Job
Each line of the material below should be reproduced exactly.

-- Begin Data --

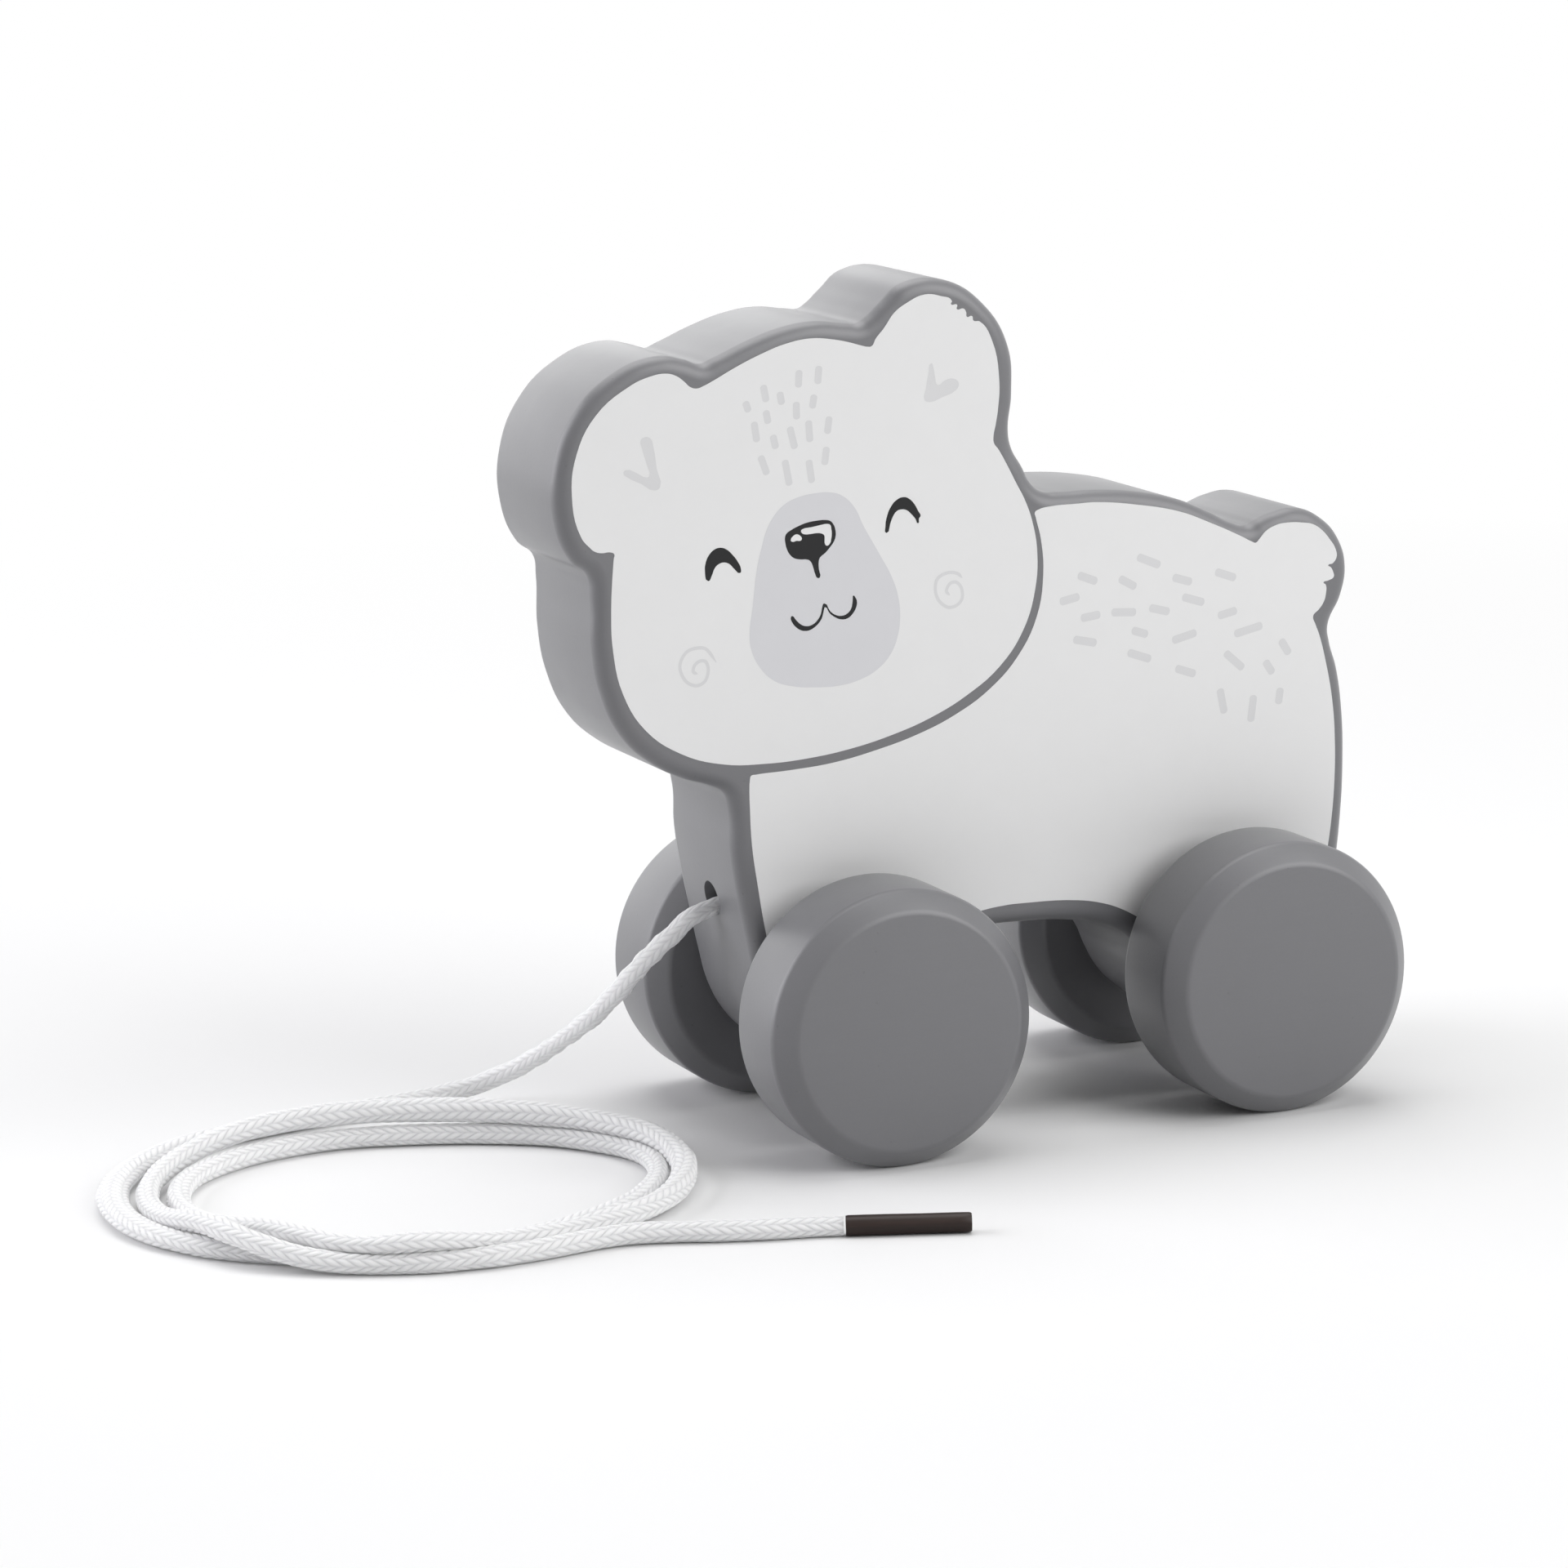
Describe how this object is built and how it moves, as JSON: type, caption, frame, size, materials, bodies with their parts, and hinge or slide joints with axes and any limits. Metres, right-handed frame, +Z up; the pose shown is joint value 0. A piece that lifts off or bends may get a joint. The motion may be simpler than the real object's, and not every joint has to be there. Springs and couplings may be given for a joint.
{
  "type": "pull-along toy bear",
  "caption": "Flat sawn wooden bear standing on wheeled axles, with a pull cord that leaves its chest and lies in a loose coil.",
  "frame": {"origin": "on the ground, under the middle of the bear and its wheels, cord left out", "axes": "-X the way the bear faces, +Y to the bear's right, along the axles, +Z up"},
  "size_m": [0.1903, 0.1001, 0.1227],
  "materials": {
    "grey_paint": "satin grey paint",
    "dowel_wood": "bare turned dowel",
    "cord_white": "white braided cord",
    "tip_brown": "dark brown gloss"
  },
  "bodies": {
    "body": {"bear_board": "grey_paint", "cord_lead": "cord_white", "cord_coil": "cord_white", "cord_tail": "cord_white", "cord_tip": "tip_brown"},
    "front_wheelset": {"front_axle": "dowel_wood", "front_left_wheel": "grey_paint", "front_right_wheel": "grey_paint"},
    "rear_wheelset": {"rear_axle": "dowel_wood", "rear_left_wheel": "grey_paint", "rear_right_wheel": "grey_paint"}
  },
  "joints": [
    {"name": "front_axle_spin", "type": "hinge", "parent": "body", "child": "front_wheelset", "pos_m": [-0.0194, 0, 0.02], "axis": [0, 1, 0], "continuous": true},
    {"name": "rear_axle_spin", "type": "hinge", "parent": "body", "child": "rear_wheelset", "pos_m": [0.0416, 0, 0.02], "axis": [0, 1, 0], "continuous": true}
  ]
}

-- End Data --

The reply
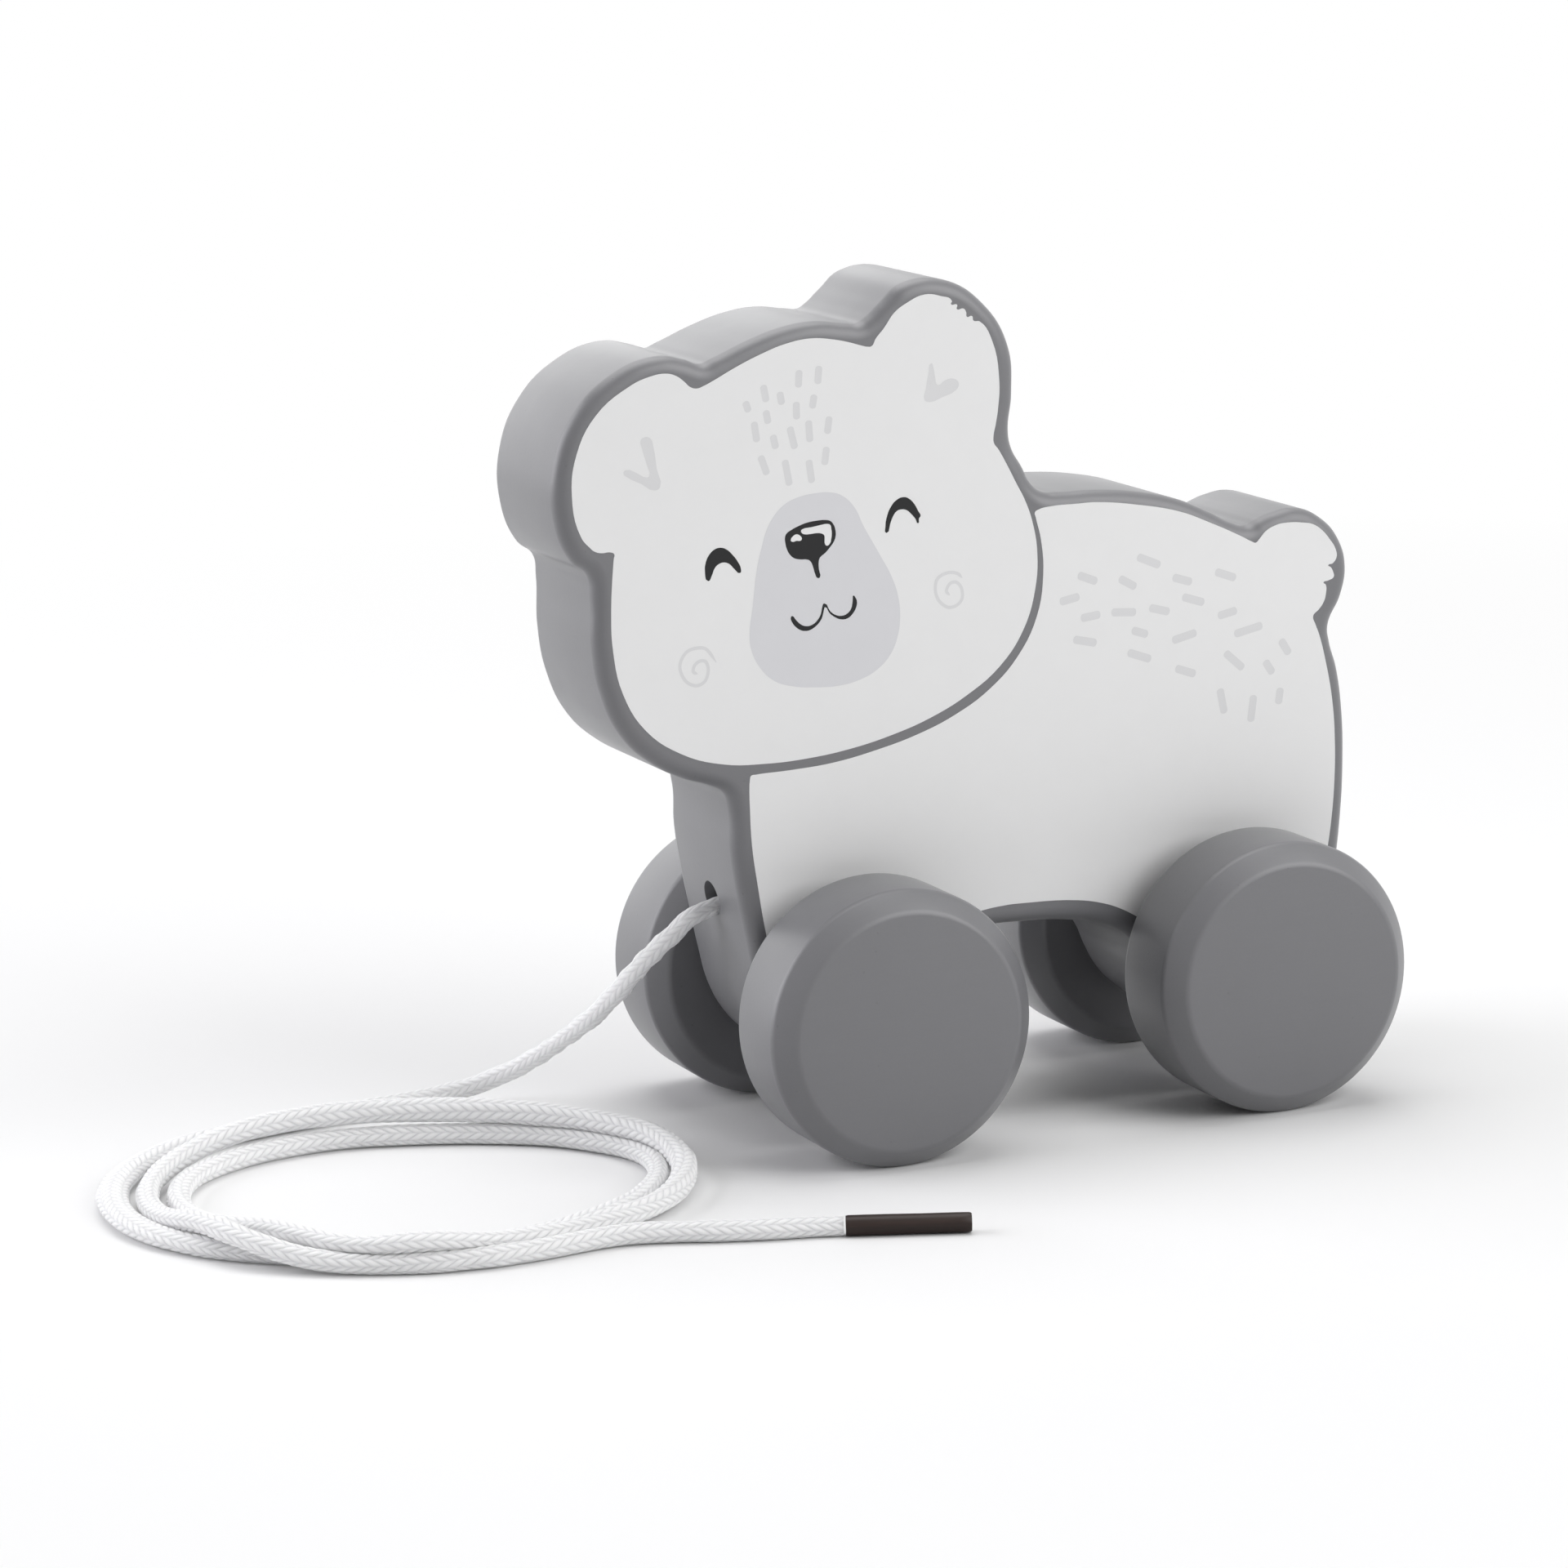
Describe how this object is built and how it moves, as JSON: type, caption, frame, size, materials, bodies with their parts, and hinge or slide joints with axes and any limits. Metres, right-handed frame, +Z up; the pose shown is joint value 0. A piece that lifts off or bends may get a joint. The motion may be simpler than the real object's, and not every joint has to be there. Springs and couplings may be given for a joint.
{
  "type": "pull-along toy bear",
  "caption": "Flat sawn wooden bear standing on wheeled axles, with a pull cord that leaves its chest and lies in a loose coil.",
  "frame": {"origin": "on the ground, under the middle of the bear and its wheels, cord left out", "axes": "-X the way the bear faces, +Y to the bear's right, along the axles, +Z up"},
  "size_m": [0.1903, 0.1001, 0.1227],
  "materials": {
    "grey_paint": "satin grey paint",
    "dowel_wood": "bare turned dowel",
    "cord_white": "white braided cord",
    "tip_brown": "dark brown gloss"
  },
  "bodies": {
    "body": {"bear_board": "grey_paint", "cord_lead": "cord_white", "cord_coil": "cord_white", "cord_tail": "cord_white", "cord_tip": "tip_brown"},
    "front_wheelset": {"front_axle": "dowel_wood", "front_left_wheel": "grey_paint", "front_right_wheel": "grey_paint"},
    "rear_wheelset": {"rear_axle": "dowel_wood", "rear_left_wheel": "grey_paint", "rear_right_wheel": "grey_paint"}
  },
  "joints": [
    {"name": "front_axle_spin", "type": "hinge", "parent": "body", "child": "front_wheelset", "pos_m": [-0.0194, 0, 0.02], "axis": [0, 1, 0], "continuous": true},
    {"name": "rear_axle_spin", "type": "hinge", "parent": "body", "child": "rear_wheelset", "pos_m": [0.0416, 0, 0.02], "axis": [0, 1, 0], "continuous": true}
  ]
}